King Soopers: Killed in the line of retail duty
“They died in one of the few places where Americans have gathered during the pandemic, in a supermarket that had set time aside every day to give people the vaccine that is supposed to open a path back to something like normalcy.”
The Washington Post
I grew up in Boulder, shopping at the Table Mesa King Soopers with my mom. From the day it opened, it was part of the neighborhood’s heart and soul. We not only shopped for weekly groceries but stopped for snacks after long hikes and bicycle rides. We knew the associates. Even after moving to Oregon, I returned to the store when visiting my dad.
Connections like these are common. Stores are important parts of our lives. How did my retailer of childhood memory become a site of mass death? Working in retail today puts associates on the front line of a society overflowing with anger and mental illness.
The King Soopers horror is not isolated. Recent history reminds us that malls and stores are common sites of mass shootings, as are churches and schools.
First responders encounter humanity’s most serious ills when people fall through cracks. Teachers carry a tremendous burden of society’s ills. In retail, however, we’ve tended to only fear being overnight convenience store clerks in a tough neighborhood.
That’s not true anymore. Half of the 10 victims in Monday’s shooting were killed “in the line of retail duty” — three King Soopers employees, an Instacart worker and a coffee machine repairman.
Retail’s front line faces an angry, vocal minority that abuses associates simply because workers cannot fight back.
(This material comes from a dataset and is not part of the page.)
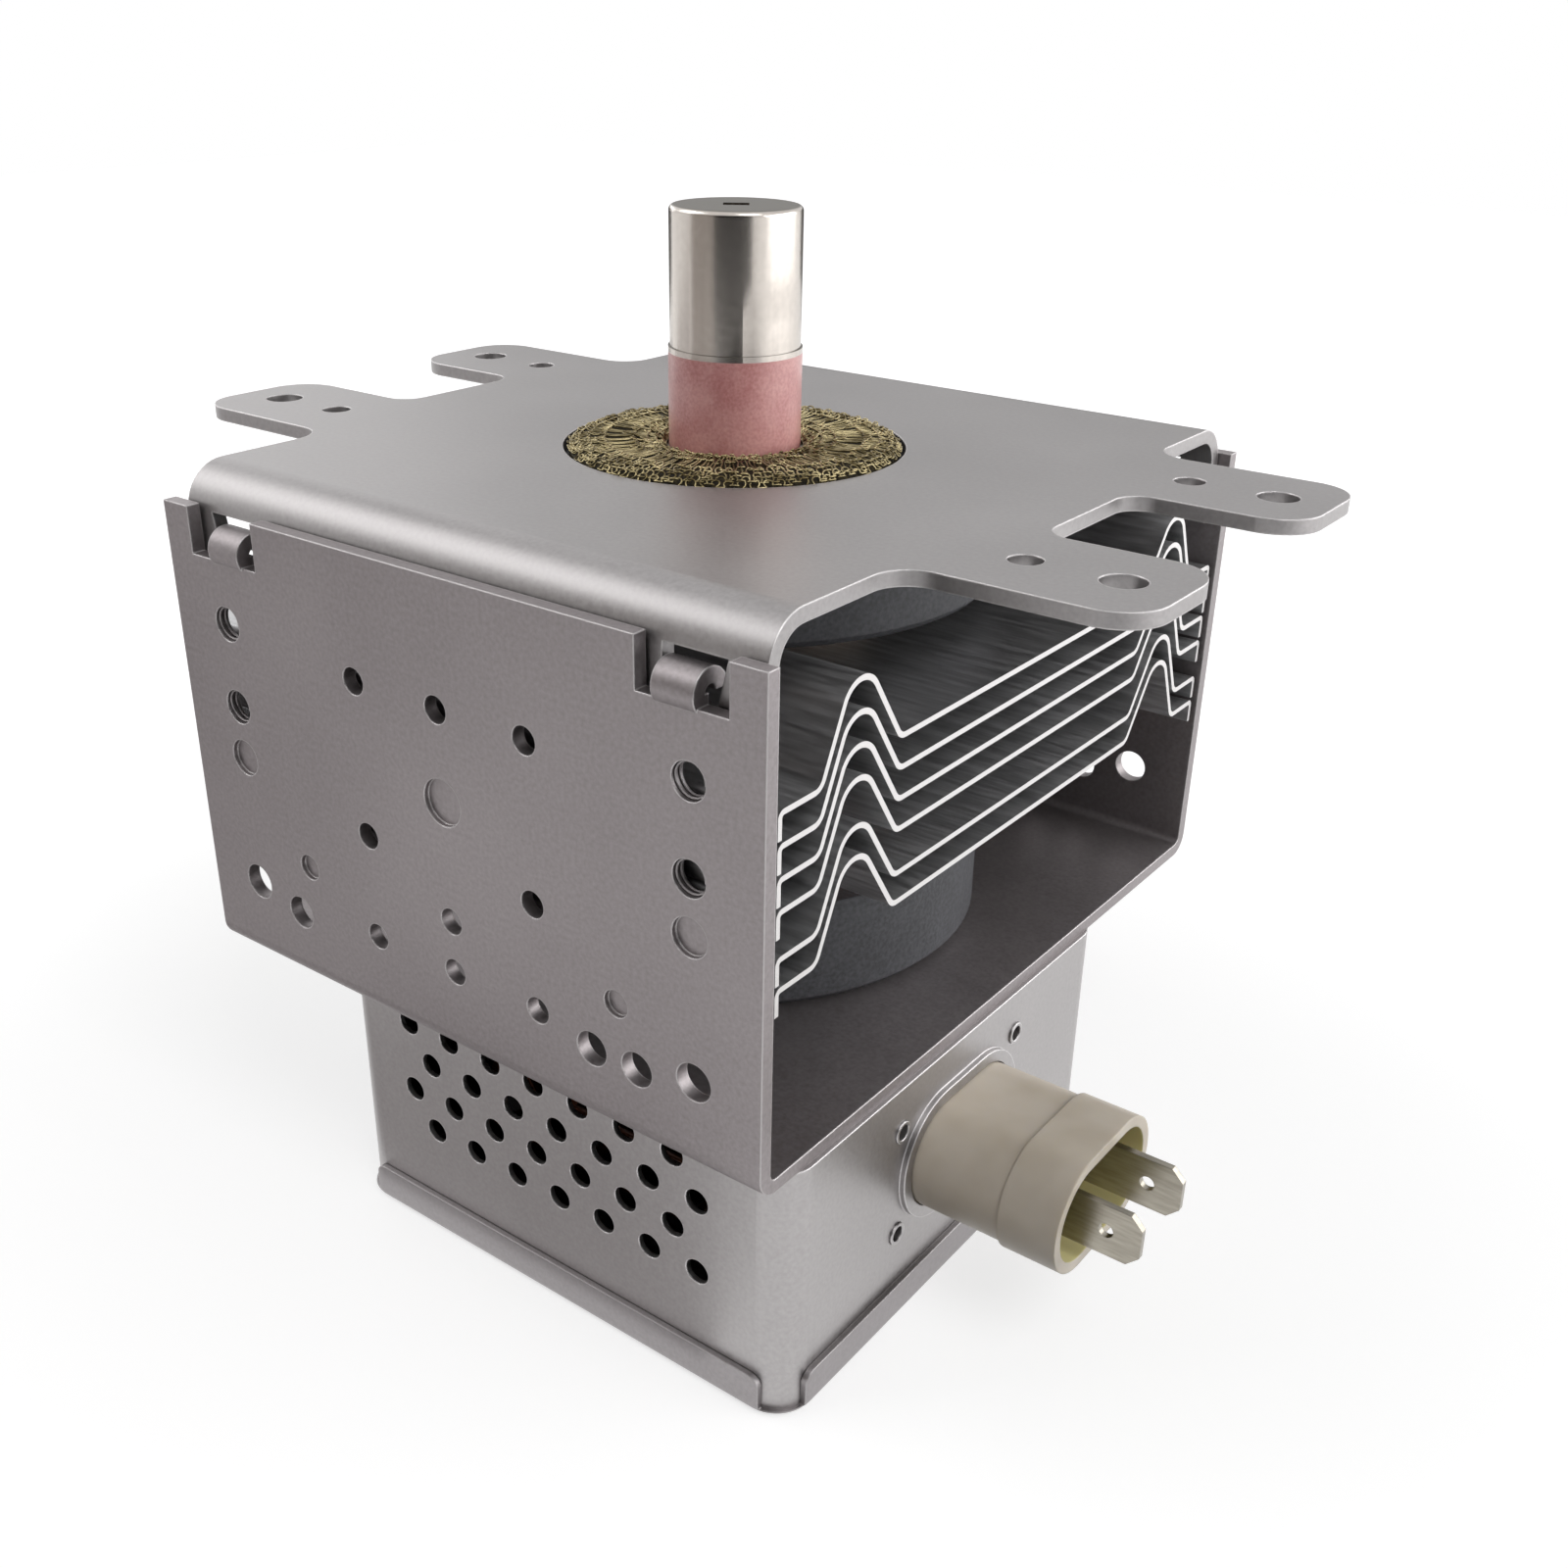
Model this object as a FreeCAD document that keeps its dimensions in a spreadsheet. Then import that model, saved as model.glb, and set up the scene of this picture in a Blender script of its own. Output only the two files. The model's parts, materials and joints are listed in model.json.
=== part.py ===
import FreeCAD, Part
import math
import os
import re
import Sketcher
from FreeCAD import Placement, Rotation, Vector

# Magnetron for a microwave oven. The origin is on the antenna's axis, at the upper face of the top plate.
# Z runs up the antenna, X along the cooling air, and the frame's two closed walls face -Y and +Y.
# Driving sizes in millimetres.
SIZES = {
    # folded steel yoke
    "yoke_width": 95.0,
    "yoke_length": 81.0,
    "yoke_height": 57.9,
    "steel_thick": 1.6,
    "frame_bend": 1.0,
    "wall_drop": 3.6,
    # top plate with its tabs and flanges
    "plate_length": 78.0,
    "flange_gap": 0.3,
    "flange_depth": 12.0,
    "plate_bend": 3.4,
    "neck_length": 88.6,
    "tab_span": 126.0,
    "tab_width": 16.8,
    "tab_pitch": 35.5,
    "tab_corner": 5.0,
    "root_fillet": 4.0,
    "neck_fillet": 3.0,
    "bolt_edge": 6.0,
    "bolt_hole": 4.4,
    "locator_edge": 15.75,
    "locator_hole": 3.4,
    "output_opening": 38.8,
    # hooked tongues that hold the plate
    "tongue_centre": 30.6,
    "tongue_width": 4.8,
    "notch_inner": 26.0,
    "notch_outer": 36.5,
    "notch_depth": 8.8,
    "hook_radius": 2.35,
    "hook_depth": 5.4,
    "hook_bulge": 0.5,
    "hook_turn": 215.0,
    "window_gap": 0.6,
    "window_flare": 1.3,
    "window_top": 4.4,
    "window_low": 9.6,
    # holes and half-pierced dimples of the side walls
    "tapped_hole": 3.9,
    "tapped_side": 32.0,
    "tapped_upper": 15.8,
    "tapped_lower": 25.4,
    "vent_hole": 3.0,
    "vent_side": 12.0,
    "vent_upper": 17.4,
    "vent_middle": 35.0,
    "vent_centre": 41.2,
    "vent_lower": 47.3,
    "corner_hole": 4.2,
    "corner_side": 32.4,
    "fixture_hole": 3.9,
    "fixture_side": 25.2,
    "fixture_depth": 48.9,
    "fixture_near": 19.3,
    "dimple_depth": 0.6,
    "rivet_dimple": 4.2,
    "rivet_depth": 31.5,
    "centre_dimple": 5.2,
    "centre_depth": 27.5,
    "small_dimple": 3.0,
    "small_side": 22.7,
    "small_depth": 42.3,
    # ferrite ring magnets
    "magnet_radius": 30.5,
    "magnet_bore": 11.0,
    "magnet_height": 12.2,
    "magnet_chamfer": 0.8,
    # cooling fins
    "fin_length": 80.0,
    "fin_thick": 0.6,
    "fin_gap": 0.8,
    "fin_first": 16.4,
    "fin_pitch": 3.3,
    "fin_break": 4.9,
    "fin_inset": 4.9,
    "fin_slope": 7.7,
    "fin_fall": 5.6,
    "fin_rise": 11.3,
    "fin_ledge": 6.2,
    "fin_shelf": 0.8,
    "fin_tail": 3.0,
    "fin_crest": 3.2,
    "fin_crease": 1.2,
    "fin_corner": 0.9,
    "collar_height": 2.3,
    "collar_gap": 0.05,
    "relief_gap": 0.5,
    # anode with its vanes and straps
    "anode_radius": 19.0,
    "anode_wall": 2.2,
    "seal_sheet": 0.5,
    "pole_thick": 1.6,
    "pole_shoulder": 14.0,
    "pole_throat": 8.0,
    "pole_bore": 4.7,
    "pole_gap": 2.25,
    "pole_slot": 2.4,
    "vane_height": 9.5,
    "vane_thick": 2.0,
    "vane_tip": 4.6,
    "strap_inner": 6.0,
    "strap_outer": 7.6,
    "strap_width": 0.8,
    # output
    "cup_radius": 7.8,
    "cup_depth": 0.4,
    "cup_mouth": 5.2,
    "ceramic_radius": 7.45,
    "ceramic_bore": 5.6,
    "ceramic_top": 10.3,
    "exhaust_radius": 3.0,
    "exhaust_top": 21.0,
    "exhaust_flange": 6.6,
    "lead_radius": 1.2,
    "lead_root": 10.0,
    "lead_top": 18.0,
    "cap_radius": 7.25,
    "cap_top": 25.6,
    "cap_sheet": 0.5,
    "cap_round": 0.6,
    "cap_lip": 0.2,
    "lip_height": 0.6,
    "slot_length": 2.8,
    "slot_width": 2.2,
    "slot_turn": 37.0,
    "gasket_radius": 18.7,
    "gasket_bore": 8.0,
    "gasket_crown": 0.8,
    "gasket_groove": 0.35,
    "gasket_courses": 5,
    # cathode and stem
    "filament_radius": 2.2,
    "filament_wire": 0.5,
    "hat_radius": 3.9,
    "hat_thick": 1.2,
    "hat_bore": 1.5,
    "rod_radius": 0.7,
    "rod_offset": 3.0,
    "rod_clear": 0.1,
    "stem_radius": 9.1,
    "stem_depth": 1.5,
    "stem_mouth": 6.6,
    "stem_ceramic": 8.6,
    "stem_length": 8.0,
    "terminal_radius": 1.6,
    "terminal_drop": 4.6,
    "rod_end": 3.5,
    "base_hole": 12.5,
    # filter box and lid
    "box_front": 41.0,
    "box_back": 24.0,
    "box_near": 43.4,
    "box_far": 22.0,
    "box_depth": 30.8,
    "box_sheet": 0.7,
    "box_corner": 4.0,
    "box_hole": 10.4,
    "grille_hole": 3.0,
    "grille_pitch": 6.56,
    "grille_row": 4.6,
    "grille_start": 13.3,
    "grille_top": 3.2,
    "lid_height": 5.0,
    "lid_gap": 0.05,
    "lid_notch": 3.0,
    "lid_ear": 1.4,
    "lid_bend": 1.3,
    # chokes
    "choke_side": 6.0,
    "choke_drop": 14.1,
    "choke_start": 8.6,
    "choke_length": 26.0,
    "choke_radius": 3.9,
    "core_radius": 2.5,
    "core_gap": 0.1,
    "core_overhang": 1.0,
    "wire_radius": 0.6,
    # feed-through capacitor and connector
    "plug_centre": 10.6,
    "plug_drop": 12.6,
    "plug_half": 4.1,
    "shell_radius": 6.9,
    "shell_step": 0.4,
    "shell_break": 11.5,
    "shell_reach": 18.4,
    "shell_wall": 0.9,
    "shell_floor": 4.0,
    "shell_gap": 0.15,
    "rim_height": 0.7,
    "rim_width": 1.4,
    "holder_length": 30.4,
    "holder_height": 19.0,
    "holder_thick": 0.8,
    "eyelet_span": 24.4,
    "eyelet_rise": 13.8,
    "eyelet_radius": 1.3,
    "eyelet_bore": 0.95,
    "eyelet_proud": 0.25,
    "eyelet_gap": 0.05,
    "capacitor_radius": 6.2,
    "capacitor_depth": 15.0,
    "blade_pitch": 9.9,
    "blade_width": 6.3,
    "blade_thick": 0.8,
    "blade_reach": 25.4,
    "blade_tail": 20.0,
    "blade_chamfer": 1.4,
    "blade_hole": 1.7,
    "blade_hole_inset": 4.0,
    "blade_gap": 0.1,
}
FINS = 6
FINS_ABOVE_BREAK = 4
VANES = 10
FILAMENT_TURNS = 4
GRILLE_COLUMNS = 7
GRILLE_ROWS = 4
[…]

Pandemic videos show shoppers raining rage simply for being asked to wear a mask.
The body of Boulder policeman Eric Talley, killed at King Soopers, was accompanied by an honor guard of emergency vehicles, lights ablaze. We can be assured he will be honored. How should we honor the retail workers who similarly lost their lives while doing their jobs? Colorado Governor Polis and President Biden lowered flags to half-staff. It’s a good start.
How about each of us supporting workers when they are confronted and abused? We may not know an entire situation, but anger is no excuse for abusing an associate.
Pogo Possum observed, “We have met the enemy and he is us.” Associates meet us with a smile. Let’s not respond with a slap or tolerate others doing the same.
DISCUSSION QUESTIONS: How can we begin to change the world so simple honor and respect is accorded those who make our lives more livable by putting themselves on the front line of retail? Have “the customer is always right” programs in retail allowed confrontations with associates to escalate?